Hodkinson also says that one of the frequent uses of social media is to either praise great service or, more often, criticize poor service. She recalls a situation in which a staff person at a law firm “blasted the poor service they received,” unaware that the company they were complaining about was an important client of the firm.


One area where there is no room for negotiation is “[behaviour] associated with any kind of criminal conduct.” Employers should protect themselves with a policy and an employment agreement stating that “a criminal conviction is cause for a termination,” said Taylor.


“The one thing that has to be considered is that there are different laws that may protect people who have criminal convictions, depending on where they are in Canada,” she said. “In British Columbia and Prince Edward Island, [the criminal offence] has to be specifically related to employment.
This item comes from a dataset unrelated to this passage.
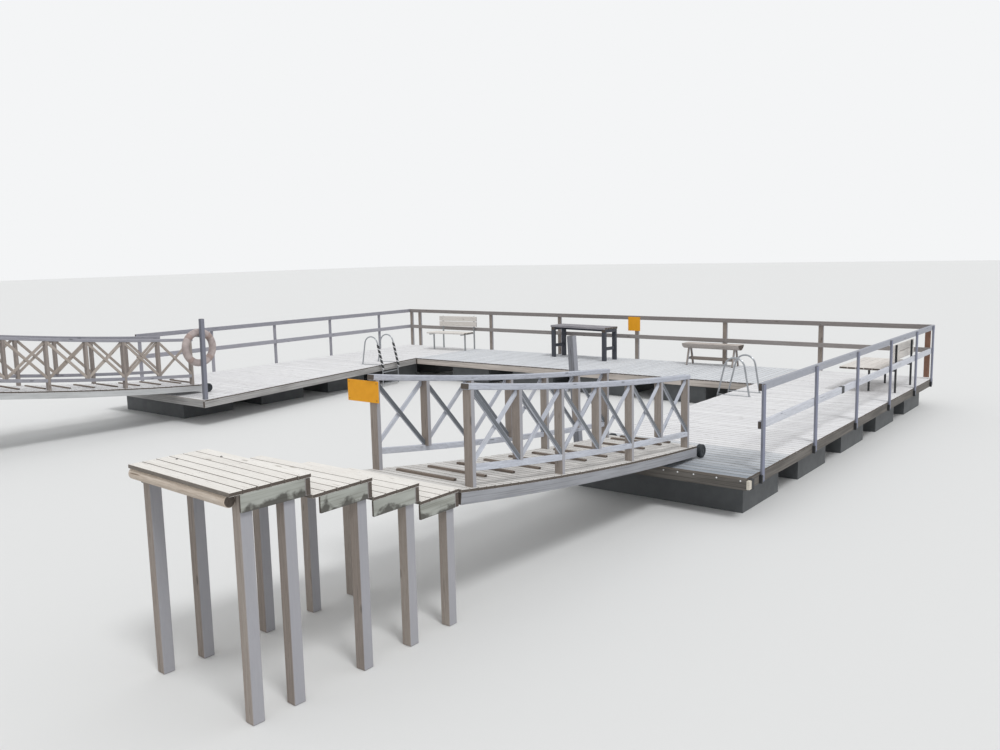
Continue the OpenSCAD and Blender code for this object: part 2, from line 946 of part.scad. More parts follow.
function platform_l(i) = i == 0 ? landing_l : i == step_n ? top_step_l : step_l;
function platform_y(i) = landing_y - (i == 0 ? 0 : landing_l + (i - 1) * step_l);
function platform_z(i) = deck_z + landing_h + i * step_rise;

module at_steps(x) {
    translate([x - step_off, 0, 0])
        children();
}

// The highest platform is turned a little about its left corner at the step below
module on_platform(i) {
    corner = [-step_w / 2, platform_y(i), 0];
    if (i == step_n)
        translate(corner)
            rotate([0, 0, -top_turn])
                translate(-corner)
                    children();
    else
        children();
}

// The step below the highest one runs on under it
tuck = 75;
function tuck_l(i) = i == step_n - 1 ? tuck : 0;

module step_platforms() {
    color(pale_wood)
        for (i = [0:step_n])
            on_platform(i)
                block(
                    [-step_w / 2, step_w / 2],
                    [platform_y(i) - platform_l(i) - tuck_l(i), platform_y(i)],
                    [platform_z(i) - board_t, platform_z(i)]
                );
}

side_h = step_rise - board_t;
side_t = 22;
riser_t = 42;

module step_sides() {
    color(pale_paint)
        for (i = [0:step_n]) {
            y1 = platform_y(i);
            y0 = y1 - platform_l(i) + (i == step_n ? log_d : 0);
            z = [platform_z(i) - board_t - side_h, platform_z(i) - board_t];
            on_platform(i) {
                for (x = [-step_w / 2 + step_set, step_w / 2 - step_set - side_t])
                    block([x, x + side_t], [y0 + butt, y1 - step_set - riser_t - butt], z);
                block(
                    [-step_w / 2 + step_set, step_w / 2 - step_set],
                    [y1 - step_set - riser_t, y1 - step_set],
                    [z[0] + butt, z[1]]
                );
            }
        }
}

// Legs of a platform stand behind its riser, and two more near the shore edge of the highest one
function leg_in(i) = step_set + riser_t + leg_w + (i == step_n ? tuck : 0);

module step_legs() {
    side_x = step_w / 2 - step_set - side_t - leg_w;
    legs = concat(
        [for (i = [0:step_n]) [i, platform_y(i) - leg_in(i)]],
        [[step_n, platform_y(step_n) - top_step_l + log_d + 5]]
    );
    color(grey_wood)
        for (leg = legs)
            on_platform(leg[0])
                for (x = [-side_x - leg_w, side_x])
                    block([x, x + leg_w], [leg[1], leg[1] + leg_w], [0, platform_z(leg[0]) - board_t]);
}

module right_steps() {
    at_steps(right_gang_x) step_platforms();
}

module right_step_sides() {
    at_steps(right_gang_x) step_sides();
}

module right_step_legs() {
    at_steps(right_gang_x) step_legs();
}

module left_steps() {
    at_steps(left_gang_x) step_platforms();
}

module left_step_sides() {
    at_steps(left_gang_x) step_sides();
}

module left_step_legs() {
    at_steps(left_gang_x) step_legs();
}

module step_logs() {
    log_short = 60;
    color(brown_wood)
        for (x = [right_gang_x, left_gang_x])
            at_steps(x)
                on_platform(step_n)
                    translate([
                        -step_w / 2,
                        platform_y(step_n) - top_step_l + log_d / 2,
                        platform_z(step_n) - board_t - log_d / 2
                    ])
                        rotate([0, 90, 0])
                            cylinder(d = log_d, h = step_w - log_short, $fn = 32);
}

right_deck();
back_deck();
left_deck();
right_frame();
back_frame();
left_frame();
right_floats();
back_floats();
left_floats();
right_rail_posts();
back_rail_posts();
left_rail_posts();
right_rails();
back_rails();
left_rails();
post_shoes();
right_ladder();
left_ladder();
life_ring_post();
life_ring();
back_plate();
plain_post();
table();
log_bench();
back_bench();
side_bench();
right_gangway_deck();
right_gangway_beams();
right_gangway_uprights();
right_gangway_handrails();
right_gangway_lower_rails();
right_gangway_braces();
right_wheel_brackets();
right_gangway_wheels();
right_hinge_lugs();
gangway_plate();
left_gangway_deck();
left_gangway_beams();
left_gangway_uprights();
left_gangway_handrails();
left_gangway_lower_rails();
left_gangway_braces();
left_wheel_brackets();
left_gangway_wheels();
left_hinge_lugs();
right_steps();
right_step_sides();
right_step_legs();
left_steps();
left_step_sides();
left_step_legs();
step_logs();
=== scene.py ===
"""A floating wooden swimming jetty with two hinged gangways and stepped landings, built plank by plank.

Every timber is a mesh of its own sawn section. It carries three point attributes that the wood
materials read: grain, a place counted along, across and through the plank, tone, one number for
each plank, and wear, the height above the foot of its piece.
"""

import json
import math
import random

import bmesh
import bpy
from mathutils import Matrix, Vector


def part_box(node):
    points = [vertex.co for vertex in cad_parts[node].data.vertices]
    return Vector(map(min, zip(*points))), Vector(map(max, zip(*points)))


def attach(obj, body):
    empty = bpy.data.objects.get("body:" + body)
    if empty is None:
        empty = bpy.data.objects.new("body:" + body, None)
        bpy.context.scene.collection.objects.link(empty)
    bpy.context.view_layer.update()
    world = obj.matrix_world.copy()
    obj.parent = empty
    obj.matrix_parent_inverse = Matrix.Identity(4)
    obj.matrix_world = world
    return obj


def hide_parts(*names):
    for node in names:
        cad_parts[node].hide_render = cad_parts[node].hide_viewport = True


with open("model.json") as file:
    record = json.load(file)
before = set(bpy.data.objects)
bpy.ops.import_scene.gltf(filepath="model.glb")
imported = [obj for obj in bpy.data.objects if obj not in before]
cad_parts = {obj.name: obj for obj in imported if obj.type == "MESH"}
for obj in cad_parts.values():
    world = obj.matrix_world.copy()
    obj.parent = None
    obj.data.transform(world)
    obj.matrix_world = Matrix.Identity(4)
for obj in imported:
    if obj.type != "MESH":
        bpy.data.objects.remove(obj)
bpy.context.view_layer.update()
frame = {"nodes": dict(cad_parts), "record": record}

BODY_OF = {
    node: body
    for body, nodes in frame["record"]["behaviour"]["bodies"].items()
    for node in nodes
}
SLOT_OF = {part["node"]: part["material_slot"] for part in frame["record"]["subparts"]}
X, Y, Z = Vector((1, 0, 0)), Vector((0, 1, 0)), Vector((0, 0, 1))
MM = 0.001

# Sections of the timbers: deck boards and the gap between them, edge beams, and the arris of all
BOARD_T = 28 * MM
BOARD_W = 107 * MM
BOARD_GAP = 5 * MM
BEAM_T = 48 * MM
ARRIS = 3 * MM

# Joists between the two edge beams of a frame
JOISTS = 3

# The highest platform of each flight of steps is turned a little
TOP_TURN = Matrix.Rotation(math.radians(-3.1), 4, "Z")


# Camera: the photograph's viewpoint, in metres from the right arm's near outer deck corner, its turn to
# the left, its tilt and its roll in radians, and the focal length in pixels of the photograph

IMAGE_W = 1000
FOCAL_PX = 884.73
SENSOR_MM = 36
SEES_TO = 400
VIEW_FROM = Vector((3.707, -9.120, 2.523))
VIEW_LEFT = 0.6622
VIEW_DOWN = 0.1381
VIEW_ROLL = -0.0221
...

Ontario does not have that requirement, so you can discriminate according to criminal conviction if they have not been pardoned; I frequently see employers in Ontario go beyond what would be considered work conduct in terms of any kind of criminal behaviour that could affect [the company].”


She cites a decision involving Linamar Corporation of out of Guelph, where an employee was fired for cause after being charged but not convicted with possession of child pornography. The court decided that “the charge in and of itself constituted cause for termination because it reflected and prejudiced Linamar’s interest in that community. That’s probably the leading case in completely off-duty conduct [affecting job status],” said Taylor.

“[For employers seeking to protect themselves,] there are, broadly, three important issues,” said Hodkinson. “The first is to actually have articulated policies with respect to what is acceptable behaviour in the workplace and the use of social media in the workplace. If a particular industry or company has very specific requirements [such as security or confidentiality], they need to be articulated.”


Second, she says, these policies must be extremely clearly communicated throughout the workplace. Finally, there has to be a management commitment to upholding the spirit of those policies.


“All organizations, certainly in Ontario, [have been] required to have policies that prohibit workplace harassment since June of 2010,” said Taylor. “When something is brought to HR’s attention, they need to follow back the rumours, referencing the policy and assuring employees that if there is a problem, it will be dealt with. You always have to give the person a chance to explain themselves; due process and fairness are absolutely essential.”


Is there a likelihood that former employees will sue for wrongful dismissal?


“Unionized employees can’t sue, but they can bring a grievance,” she said. “Non-unionized employees can always sue for wrongful dismissal, regardless of whether there’s any merit – with the proviso that if they are found responsible, they are responsible not only for their own legal costs but also for a share of their employer’s.”


Essentially, organizations need to be sure to have written policies that are communicated and understood by their employees.


“The key for small business is to have these policies in place,” said Hodkinson. “There are lots of people who do this work. It’s a small investment; it’s like buying property and casualty insurance.”